BELEDİYELER KARARLI TAVIR ALAMIYOR
Karagöz'ün ifadelerine örneği ise geçtiğimiz aylarda Köln Büyükşehir Belediye Başkanı Henriette Reker sergiledi. Reker, kışkırtmaların arkasındaki grubun anıt için şehir idaresine özel kullanım izni başvurusu yapması gerektiğini savundu. Reker’in açıklamasının ardından anıt girişimi başvuru yaptı. Büyükşehir Belediyesi anıtı 7 Mayıs’ta yerinden kaldırdı. Merkez Semt Belediye Meclisi ise daha 27 Nisan’da anıtın bir yıl boyunca Kurt Rossa Meydanı’nda kalması yönünde karar almıştı.
Girişim, büyükşehir ve semt belediyelerinin çelişkili tutumunun ardından konuyu İdare Mahkemesine taşıdı. Hukuki girişimi değerlendiren Karagöz anıtın kendisinin hukuksuzluğuna işaret etti. “Burada küçük bir grup anıt kışkırtması üzerinden Türk milletini soykırımcı ilan etme çabasında” diye konuşan Karagöz, AİHM kararının mücadeledeki önemini şu sözlerle özetledi: “Söz konusu anıtta yer alan ‘soykırım’ ifadeleri ile özellikle de hukukî ve siyasî olarak tahakküm kuruluyor. Halbuki Avrupa İnsan Hakları Mahkemesi tam da bu aşamada Perinçek-İsviçre davası ile soykırım kavramı üzerinden tahakküm kurulmasının önüne geçiyor, Avrupa İnsan Hakları Sözleşmesi’nin 10. maddesi doğrultusunda bilimsel tartışmaların önünü açıyor. AİHM kararı ayrıca bununla da sınırlı kalmıyor. Ermeni soykırımı iddialarını kategorik olarak Yahudi soykırımından ayırarak soykırım iddialarını da ortadan kaldırıyor.

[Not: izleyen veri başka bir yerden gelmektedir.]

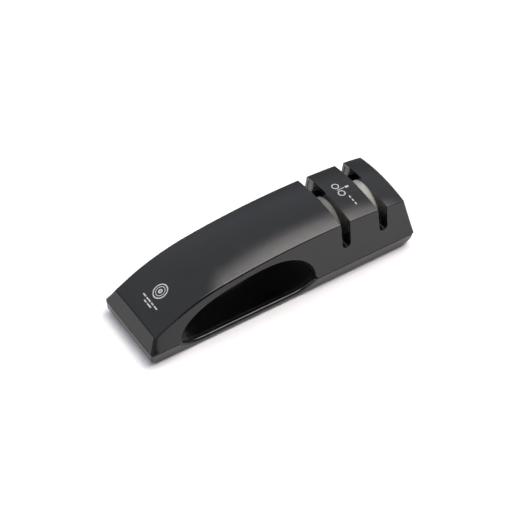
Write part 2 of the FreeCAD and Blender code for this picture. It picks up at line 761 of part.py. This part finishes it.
def make_feet():
    for name, across, along in foot_spots():
        disc = post(f"disc_{name}", (across, along, "0"), "foot_radius", "foot_drop + foot_recess")
        node(rounded(f"foot_{name}", disc, foot_rounds), f"foot_{name}")


def make_stages():
    for stage in STAGES:
        make_guide(stage)
        make_cradle(stage)
        make_axle(stage)
        for name, side in (("left", -1), ("right", 1)):
            make_wheel(stage, name, side)
        make_washers(stage)
        make_clips(stage)


def check_and_write():
    doc.recompute()
    failed = [item.Name for item in doc.Objects if {"Invalid", "Error"} & set(item.State)]
    failed += [item.Label for item in nodes if item.Shape.isNull() or not item.Shape.isValid()]
    if failed:
        raise SystemExit("these did not build: " + ", ".join(failed))
    os.makedirs("parts", exist_ok=True)
    for item in nodes:
        item.Shape.exportStep(f"parts/{item.Label}.step")
        print(f"{item.Label}: {len(item.Shape.Solids)} solid, {item.Shape.Volume:.0f} mm3")


fill_sheet()
make_housing()
make_base()
make_liner()
make_stages()
make_screws()
make_feet()
check_and_write()
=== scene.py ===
import math

import bpy
import numpy as np
from mathutils import Matrix, Vector


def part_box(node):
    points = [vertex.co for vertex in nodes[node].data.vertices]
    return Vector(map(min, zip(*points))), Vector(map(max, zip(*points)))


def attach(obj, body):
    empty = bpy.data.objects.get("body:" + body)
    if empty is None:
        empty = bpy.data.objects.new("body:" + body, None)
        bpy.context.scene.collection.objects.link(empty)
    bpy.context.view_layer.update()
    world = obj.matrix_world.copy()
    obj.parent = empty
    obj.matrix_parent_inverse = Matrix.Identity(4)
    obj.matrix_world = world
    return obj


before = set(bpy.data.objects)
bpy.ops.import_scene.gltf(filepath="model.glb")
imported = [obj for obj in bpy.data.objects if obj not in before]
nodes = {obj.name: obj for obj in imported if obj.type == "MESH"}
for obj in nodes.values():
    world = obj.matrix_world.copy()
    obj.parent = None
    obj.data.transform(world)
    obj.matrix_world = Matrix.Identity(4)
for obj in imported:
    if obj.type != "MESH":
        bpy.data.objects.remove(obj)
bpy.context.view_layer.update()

# Finishes, printed marks, table and light for a two-stage knife sharpener.
# The case, wheels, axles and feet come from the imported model; this script dresses them.

print("frame loaded:", len(nodes), "nodes")


def newMaterial(name):
    material = bpy.data.materials.new(name)
    material.use_nodes = True
    tree = material.node_tree
    tree.nodes.clear()
    out = tree.nodes.new("ShaderNodeOutputMaterial")
    shader = tree.nodes.new("ShaderNodeBsdfPrincipled")
    tree.links.new(shader.outputs["BSDF"], out.inputs["Surface"])
    return material, tree, shader


def wire(tree, source, target):
    # a number, a colour or another node's output goes into a socket
    if hasattr(source, "is_output"):
        tree.links.new(source, target)
    else:
        target.default_value = source


def placeOf(tree, centre=(0, 0, 0), stretch=(1, 1, 1)):
    # Object coordinates in metres, moved so that centre is the origin, then stretched
    coordinates = tree.nodes.new("ShaderNodeTexCoord")
    mapping = tree.nodes.new("ShaderNodeMapping")
    mapping.inputs["Location"].default_value = [-c * s for c, s in zip(centre, stretch)]
    mapping.inputs["Scale"].default_value = stretch
    tree.links.new(coordinates.outputs["Object"], mapping.inputs["Vector"])
    return mapping.outputs["Vector"]


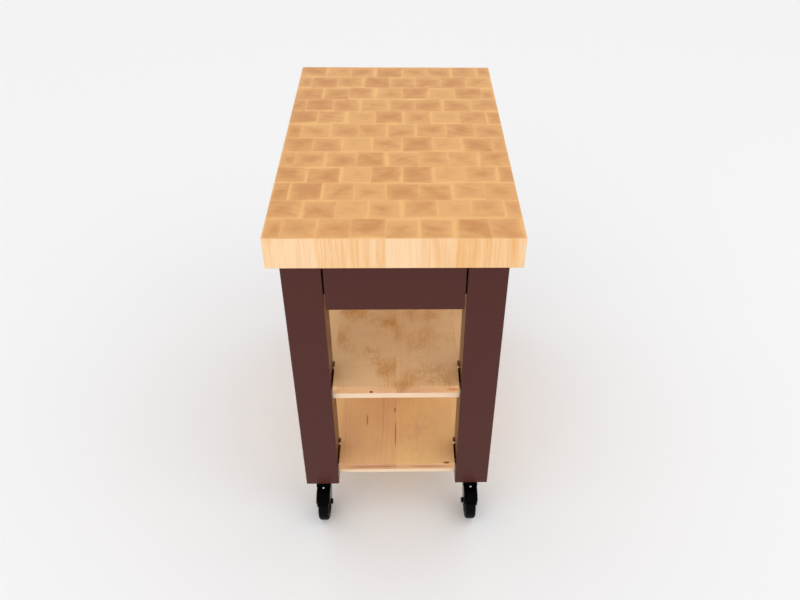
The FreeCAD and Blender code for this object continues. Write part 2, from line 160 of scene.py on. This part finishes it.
class Shader:
    def __init__(self, name):
        self.material = bpy.data.materials.new(name)
        self.material.use_nodes = True
        self.tree = self.material.node_tree
        self.tree.nodes.clear()

    def add(self, kind, settings=None, sockets=None, output=0):
        node = self.tree.nodes.new("ShaderNode" + kind)
        for name, setting in (settings or {}).items():
            setattr(node, name, setting)
        for key, content in (sockets or {}).items():
            if isinstance(content, Value):
                self.tree.links.new(content.socket, node.inputs[key])
            else:
                node.inputs[key].default_value = content
        return Value(self, node.outputs[output] if node.outputs else None)

    def attribute(self, name):
        return self.add("Attribute", {"attribute_name": name}, output="Vector")

    def split(self, vector):
        first = self.add("SeparateXYZ", sockets={0: vector})
        return [Value(self, socket) for socket in first.socket.node.outputs]

    def join(self, x, y, z):
        return self.add("CombineXYZ", sockets={0: x, 1: y, 2: z})

    def mix(self, amount, first, second, blend="MIX"):
        settings = {"data_type": "RGBA", "blend_type": blend}
        return self.add("Mix", settings, {0: amount, 6: first, 7: second}, output=2)

    def noise(self, vector, scale, detail=2.0, roughness=0.5):
        return self.add("TexNoise", sockets={
            "Vector": vector, "Scale": scale, "Detail": detail, "Roughness": roughness})

    def near(self, place, reach, solid=0.45):
        # 1 inside a soft-edged oval about a place on the object, 0 outside it
        moved = self.add("VectorMath", {"operation": "SUBTRACT"},
                         {0: self.add("TexCoord", output="Object"), 1: place})
        scaled = self.add("VectorMath", {"operation": "DIVIDE"}, {0: moved, 1: reach})
        distance = self.add("VectorMath", {"operation": "LENGTH"}, {0: scaled}, "Value")
        return 1 - distance.smooth(solid, 1.0)

    def bump(self, height, distance, strength=1.0):
        return self.add("Bump", sockets={
            "Height": height, "Distance": distance, "Strength": strength})

    def surface(self, sockets):
        principled = self.add("BsdfPrincipled", sockets=sockets)
        self.add("OutputMaterial", sockets={"Surface": principled})
        return self.material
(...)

Bu anlamda mücadele mutlaka AİHM kararı merkeze alınarak yürütülmeli.”
‘KIŞKIRTMALARI BOŞA ÇIKARACAĞIZ’
Mayıs ayı başındaki eylemin ardından Türk toplumu, yeni adımlar atmak için de kolları sıvadı. Türk derneklerini ortak mücadele zemininde buluşturmak üzere eğitim kampanyası başlatan Platform, bu çerçevede bir konferans düzenleyecek. Platform ayrıca hukuksal mücadele de verecek.
Vatan Partisi Öncü Gençlik Almanya Başkanı Kaan Karagöz de Türk gençliğinin soykırım yalanıyla mücadelede görevlere hazır olduğunu vurguladı. Karagöz, "Türk gençliği olarak anıt kışkırtmasıyla tüm gücümüzle mücadele etmeyi sürdüreceğiz ve girişimi boşa çıkaracağız” dedi.